◆ GOAL
Copy each line that contains the string "this".

◆ PROVIDED RECORDS
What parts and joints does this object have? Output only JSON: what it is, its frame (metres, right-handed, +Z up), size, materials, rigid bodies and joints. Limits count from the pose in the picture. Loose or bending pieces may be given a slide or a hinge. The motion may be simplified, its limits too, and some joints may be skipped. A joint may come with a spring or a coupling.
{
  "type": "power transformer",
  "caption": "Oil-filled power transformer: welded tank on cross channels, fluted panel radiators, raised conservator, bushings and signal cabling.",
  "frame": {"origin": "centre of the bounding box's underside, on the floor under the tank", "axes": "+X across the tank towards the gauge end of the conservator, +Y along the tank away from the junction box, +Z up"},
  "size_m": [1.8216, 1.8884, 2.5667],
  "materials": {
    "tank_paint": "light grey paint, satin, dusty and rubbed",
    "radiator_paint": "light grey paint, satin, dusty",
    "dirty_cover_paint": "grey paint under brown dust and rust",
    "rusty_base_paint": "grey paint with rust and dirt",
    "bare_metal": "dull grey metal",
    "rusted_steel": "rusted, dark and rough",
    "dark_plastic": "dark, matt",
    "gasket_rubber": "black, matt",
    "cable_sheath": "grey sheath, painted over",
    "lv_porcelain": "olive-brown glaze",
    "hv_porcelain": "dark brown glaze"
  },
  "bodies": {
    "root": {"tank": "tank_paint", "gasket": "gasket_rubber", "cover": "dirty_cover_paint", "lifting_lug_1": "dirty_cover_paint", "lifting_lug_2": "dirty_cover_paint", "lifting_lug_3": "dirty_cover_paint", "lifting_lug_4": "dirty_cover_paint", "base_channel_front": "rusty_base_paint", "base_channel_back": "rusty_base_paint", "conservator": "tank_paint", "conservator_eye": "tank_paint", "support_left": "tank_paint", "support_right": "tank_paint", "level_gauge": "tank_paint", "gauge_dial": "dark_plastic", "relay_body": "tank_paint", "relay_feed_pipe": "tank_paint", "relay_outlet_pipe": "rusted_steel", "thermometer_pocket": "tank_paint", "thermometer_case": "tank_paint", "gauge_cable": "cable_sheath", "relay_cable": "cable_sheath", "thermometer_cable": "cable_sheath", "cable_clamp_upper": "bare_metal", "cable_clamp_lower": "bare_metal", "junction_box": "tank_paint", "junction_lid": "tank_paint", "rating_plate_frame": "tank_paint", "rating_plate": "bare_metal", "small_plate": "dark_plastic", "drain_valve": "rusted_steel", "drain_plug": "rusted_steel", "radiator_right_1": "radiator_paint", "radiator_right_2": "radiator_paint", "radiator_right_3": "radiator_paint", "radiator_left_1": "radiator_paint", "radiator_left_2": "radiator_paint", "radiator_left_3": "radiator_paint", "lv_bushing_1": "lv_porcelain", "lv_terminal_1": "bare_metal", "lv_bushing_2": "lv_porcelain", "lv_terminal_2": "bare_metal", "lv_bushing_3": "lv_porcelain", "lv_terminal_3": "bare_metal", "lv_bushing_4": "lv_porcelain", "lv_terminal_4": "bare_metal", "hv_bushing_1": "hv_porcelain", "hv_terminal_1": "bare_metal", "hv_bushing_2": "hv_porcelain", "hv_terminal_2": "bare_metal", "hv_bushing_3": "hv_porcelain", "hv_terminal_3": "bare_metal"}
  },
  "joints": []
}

...

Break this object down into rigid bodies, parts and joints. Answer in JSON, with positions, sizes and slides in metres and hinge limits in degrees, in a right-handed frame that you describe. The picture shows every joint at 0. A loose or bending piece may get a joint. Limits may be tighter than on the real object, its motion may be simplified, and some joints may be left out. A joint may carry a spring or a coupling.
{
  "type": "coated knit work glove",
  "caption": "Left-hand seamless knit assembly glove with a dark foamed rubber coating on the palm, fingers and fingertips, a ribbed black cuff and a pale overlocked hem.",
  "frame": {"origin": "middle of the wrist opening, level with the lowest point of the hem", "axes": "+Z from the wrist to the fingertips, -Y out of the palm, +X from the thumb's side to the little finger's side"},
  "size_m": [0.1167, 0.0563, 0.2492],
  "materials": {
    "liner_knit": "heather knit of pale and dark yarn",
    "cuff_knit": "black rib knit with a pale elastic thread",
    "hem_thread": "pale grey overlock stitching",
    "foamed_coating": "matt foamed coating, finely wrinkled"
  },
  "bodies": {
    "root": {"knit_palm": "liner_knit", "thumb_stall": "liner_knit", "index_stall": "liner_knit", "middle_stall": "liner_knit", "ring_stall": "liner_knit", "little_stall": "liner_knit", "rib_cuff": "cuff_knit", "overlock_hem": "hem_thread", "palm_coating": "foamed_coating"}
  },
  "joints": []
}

◆ EXPECTED ANSWER
What parts and joints does this object have? Output only JSON: what it is, its frame (metres, right-handed, +Z up), size, materials, rigid bodies and joints. Limits count from the pose in the picture. Loose or bending pieces may be given a slide or a hinge. The motion may be simplified, its limits too, and some joints may be skipped. A joint may come with a spring or a coupling.
Break this object down into rigid bodies, parts and joints. Answer in JSON, with positions, sizes and slides in metres and hinge limits in degrees, in a right-handed frame that you describe. The picture shows every joint at 0. A loose or bending piece may get a joint. Limits may be tighter than on the real object, its motion may be simplified, and some joints may be left out. A joint may carry a spring or a coupling.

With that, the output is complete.